Ahora bien, no es menos cierto que, afortunadamente para la democracia, a estas fuerzas y a sus terminales no les está resultando demasiado fácil alcanzar sus objetivos. El votante menos volátil, el ciudadano que espera de sus representantes que le proporcionen soluciones a sus problemas y no que se dediquen a crearle unos nuevos (los nacionalismos suelen ser expertos en estos menesteres), toda aquella persona, en fin, que entiende que cualquier conjunto de propuestas debe inscribirse en un marco de sentido global referido al tipo de sociedad que considera deseable, no puede por menos que revolverse ante una situación como la que estamos viviendo.

Habrá quien piense que, en el fondo, la única alternativa que se le ofrece a este tipo de votante, si no quiere verse frustrado ante el hecho de que el político a quien apoyó no se siente comprometido a nada, es la de renunciar previamente a cualquier exigencia. Es cierto que tal parece ser en nuestros días, en una mirada superficial, la mejor garantía de no verse decepcionado, pero no habría que apresurarse a tirar la toalla y renunciar a toda posibilidad de corregir errores y enderezar el rumbo de las cosas. Entre otras razones, porque una determinada manera de entender la volatilidad, la que supone que vivimos en una época de absoluta desmemoria en la que el ciudadano no conserva ningún recuerdo de experiencias colectivas pasadas, en modo alguno describe adecuadamente lo que podríamos denominar el imaginario colectivo dominante en nuestros días.

Tanto es así que —se me disculpará la rotunda simplificación— cabría afirmar que lo que alimenta la polarización entre bloques, la munición que permite mantener cohesionados a los propios, es el miedo que cada uno de ellos agita al retorno de un determinado pasado. El paralelismo llega a un punto en el que incluso la formulación gramatical puede llegar a coincidir parcialmente: “Quieren que regresemos a…” (y aquí cada bloque alude al pasado que más atemorice a los suyos). En el fondo, esta es la paradoja que en gran medida atenaza a una parte de nuestras formaciones políticas: a ratos desearían unos ciudadanos desmemoriados (ante sus incumplimientos), a ratos necesitan que no olviden determinados episodios (los que pueden activar el miedo a sus adversarios).

Pero en democracia lo que sobre todo debería cohesionar a los propios no es el temor a un particular pasado, sino la ilusión compartida por un cierto futuro.

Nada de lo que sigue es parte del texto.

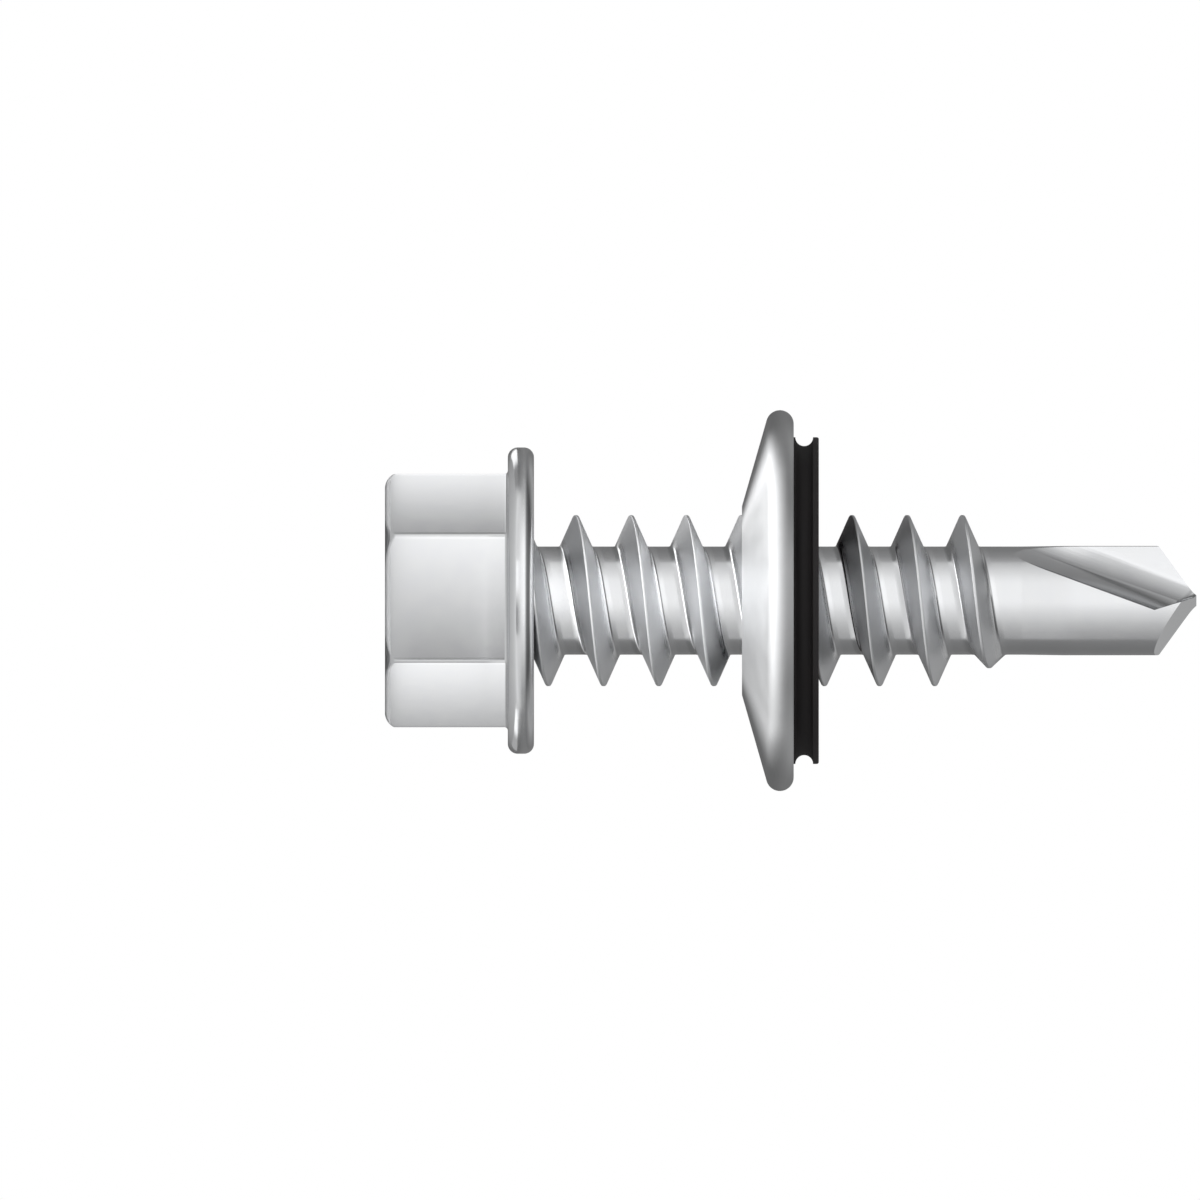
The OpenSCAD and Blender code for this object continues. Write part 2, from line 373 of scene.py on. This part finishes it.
def flute_space(turn):
    """What one flute takes away: two rounded troughs that cross at the flute's lowest point."""
    space = trough("flute_down", FLUTE_ANGLE, TROUGH_R, upside_down=False)
    combine(space, trough("flute_up", NOSE_ANGLE, NOSE_R, upside_down=True), "INTERSECT")
    lowest = Matrix.Translation((FLUTE_PAST * MM, 0, (TIP_Z - FLUTE_BACK) * MM))
    space.data.transform(Matrix.Rotation(math.radians(turn), 4, "Z") @ lowest)
    return space


def past_lip_space(turn):
    """What the plane of one lip and of its relieved back cuts away from the blank's end."""
    corners = [(-1, -1), (1, -1), (1, 1), (-1, 1)]
    space = prism("past_lip", [(x * CUT_REACH, y * CUT_REACH) for x, y in corners], 0, CUT_REACH)
    half_point = math.radians(POINT_ANGLE / 2)
    rise = WEB / 2 * math.tan(math.radians(LIP_RELIEF)) / math.sin(half_point)
    tilt = (Matrix.Rotation(half_point - math.radians(90), 4, "Y")
            @ Matrix.Rotation(math.radians(-LIP_RELIEF), 4, "X"))
    place = Matrix.Translation((0, -WEB / 2 * MM, (TIP_Z + rise) * MM))
    space.data.transform(Matrix.Rotation(math.radians(turn), 4, "Z") @ place @ tilt)
    return space


def make_screw():
    screw = uncut_screw()
    for turn in (0, 180):
        combine(screw, flute_space(turn), "DIFFERENCE")
        combine(screw, past_lip_space(turn), "DIFFERENCE")
    shade(screw)
    return screw


# Pieces that are round about the axis

def turned(name, outline):
    """A closed ring turned from a closed outline of (radius, height)."""
    bm = bmesh.new()
    angles = [360 * i / RING_SIDES for i in range(RING_SIDES)]
    grid(bm, angles, [outline + outline[:1]] * RING_SIDES)
    return closed_mesh(bm, name)


SLOPE = math.radians(DISH_ANGLE)
WASHER_BORE_R = THREAD_D / 2 + WASHER_CLEAR
RIM_R = (WASHER_D - WASHER_T) / 2
SHEET_HALF_Z = WASHER_T / 2 / math.cos(SLOPE)
RIM_MID_Z = BEARING_Z + WASHER_GAP + SHEET_HALF_Z + (RIM_R - WASHER_BORE_R) * math.tan(SLOPE)
RIM_FACE_Z = RIM_MID_Z + WASHER_T / 2


def sheet_z(r, side):
    """Height of the dished sheet's head side (-1) or seal side (1)."""
    return RIM_MID_Z - (RIM_R - r) * math.tan(SLOPE) + side * SHEET_HALF_Z


def make_washer():
    rim = arc((RIM_R, RIM_MID_Z), WASHER_T / 2, DISH_ANGLE - 90, DISH_ANGLE + 90, 32)
    bore = [(WASHER_BORE_R, sheet_z(WASHER_BORE_R, 1)), (WASHER_BORE_R, sheet_z(WASHER_BORE_R, -1))]
    outline = rounded(rim + bore, [0] * len(rim) + [EDGE_R, 2 * EDGE_R], closed=True)
    return turned("washer_dish", outline)


def make_seal():
    seal_r, bore_r = WASHER_D / 2 - SEAL_INSET, THREAD_D / 2 + SEAL_CLEAR
    face_z, groove_z = RIM_FACE_Z + SEAL_PROUD, RIM_FACE_Z + GROOVE_AT
    groove = arc((seal_r, groove_z), GROOVE_R, 270, 90, 24)
    corners = [(bore_r, sheet_z(bore_r, 1)), (seal_r, sheet_z(seal_r, 1))] + groove
    corners += [(seal_r, face_z), (bore_r, face_z)]
    radii = [0, 0] + [0] * len(groove) + [SEAL_EDGE_R, SEAL_EDGE_R]
    return turned("seal_ring", rounded(corners, radii, closed=True))


# Finishes

NOISE_LOW = 0.3  # cloudy noise lies between these two, but for a few spots
NOISE_HIGH = 0.7
FLANK_FROM = 0.1  # height above the core at which the ridge's dull flank starts
FLANK_FULL = 0.35  # height above the core from which it is all dull
BLOOM_W = 1.6  # width of the patches of bloom on the rubber
MOULD_GRAIN_W = 0.09  # width and depth of the rubber's grain
MOULD_GRAIN_DEPTH = 0.004


def linear(hex_colour):
    """An sRGB colour written as rrggbb, as the linear colour that a shader takes."""
    parts = [int(hex_colour[i:i + 2], 16) / 255 for i in (0, 2, 4)]
    return [p / 12.92 if p <= 0.04045 else ((p + 0.055) / 1.055) ** 2.4 for p in parts] + [1.0]


def grey(level):
    return [level, level, level, 1.0]


def add(tree, kind, settings=None, links=None):
    """One node, with its settings, the stops of its colours and what feeds its sockets."""
    node = tree.nodes.new("ShaderNode" + kind)
    for name, value in (settings or {}).items():
        if name == "stops":
            while len(node.color_ramp.elements) < len(value):
                node.color_ramp.elements.new(0.5)
            for element, (place, colour) in zip(node.color_ramp.elements, value):
                element.position, element.color = place, colour
        elif isinstance(name, int) or name in node.inputs:
            node.inputs[name].default_value = value
        else:
            setattr(node, name, value)
    for name, source in (links or {}).items():
        tree.links.new(source, node.inputs[name])
    return node


def new_material(name):
    material = bpy.data.materials.new(name)
    material.use_nodes = True
    material.node_tree.nodes.clear()
    return material, material.node_tree


def rolled_flanks(tree, place, gloss, flank_rough):
    """Roughness of the thread's flanks, which the rolling dies leave duller than core and blank."""
    across = add(tree, "VectorMath", {"operation": "MULTIPLY", 1: (1, 1, 0)}, {0: place})
    from_axis = add(tree, "VectorMath", {"operation": "LENGTH"}, {0: across.outputs["Vector"]})
    on_ridge = add(tree, "MapRange", {"From Min": (CORE_R + FLANK_FROM) * MM,
                                      "From Max": (CORE_R + FLANK_FULL) * MM},
                   {"Value": from_axis.outputs["Value"]}).outputs["Result"]
    up = add(tree, "SeparateXYZ", links={"Vector": place}).outputs["Z"]
    past_flange = add(tree, "MapRange", {"From Min": BEARING_Z * MM, "From Max": (BEARING_Z + 0.05) * MM},
                      {"Value": up}).outputs["Result"]
    flank = add(tree, "Math", {"operation": "MULTIPLY"}, {0: on_ridge, 1: past_flange}).outputs["Value"]
    rough = add(tree, "Mix", {"data_type": "FLOAT", 3: flank_rough}, {0: flank, 2: gloss})
    return rough.outputs[0]


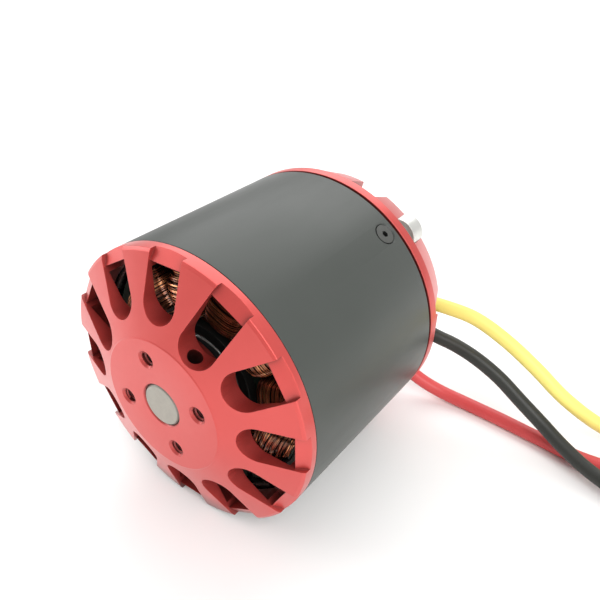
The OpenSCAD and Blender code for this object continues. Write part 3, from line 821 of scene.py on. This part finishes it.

Es a esto a lo que denominábamos en el arranque del presente texto “una mala politización”. Y es mala porque implica, por parte de las formaciones políticas que así operan, el escamoteo del lugar al que se pretende ir a parar. Habrá quien piense que dicho escamoteo no deja de ser una forma como otra cualquiera de tener las manos libres y disponer de un mayor margen de maniobra para cualquier movimiento táctico, pero yo creo que, aunque lo pueda parecer, semejante actitud no deja de significar pan para hoy y hambre para mañana.

Yendo a un plano más concreto: tengo serias reservas de que al proyecto federalista que se supone que mantiene el PSOE le convenga a largo plazo tener como únicos posibles aliados o bien a fuerzas partidarias de la confederación, como las que hoy se integran en Sumar, o, peor aún, a fuerzas partidarias de la independencia. Como tampoco resulta demasiado coherente en principio que la derecha reivindique con tanta insistencia la convocatoria del órgano más federal existente hoy en nuestro organigrama político, la Conferencia de Presidentes, pero se muestre refractaria a cualquier modificación constitucional en clave federalista. ¿No resultaría más razonable que izquierda y derecha intentaran alcanzar algún tipo de acuerdo al menos en este punto?

La derecha ha de aprender a trabajar su rabia a fin de convertirla en combustible eficaz para la acción política, en vez de utilizarla con el exclusivo propósito de mantener viva la llama del resentimiento. La izquierda, por su parte, debería recordar que el modelo de “partido a partido” de Diego Pablo Simeone, aunque al final se consiga terminar ganando cada envite por la mínima, en modo alguno puede pretender constituirse en estrategia. A no ser, claro está, que se juegue sin campeonato alguno en el horizonte y que cada partido represente un fin en sí mismo, cosa que a veces uno no tiene más remedio que sospechar que es lo que efectivamente ocurre.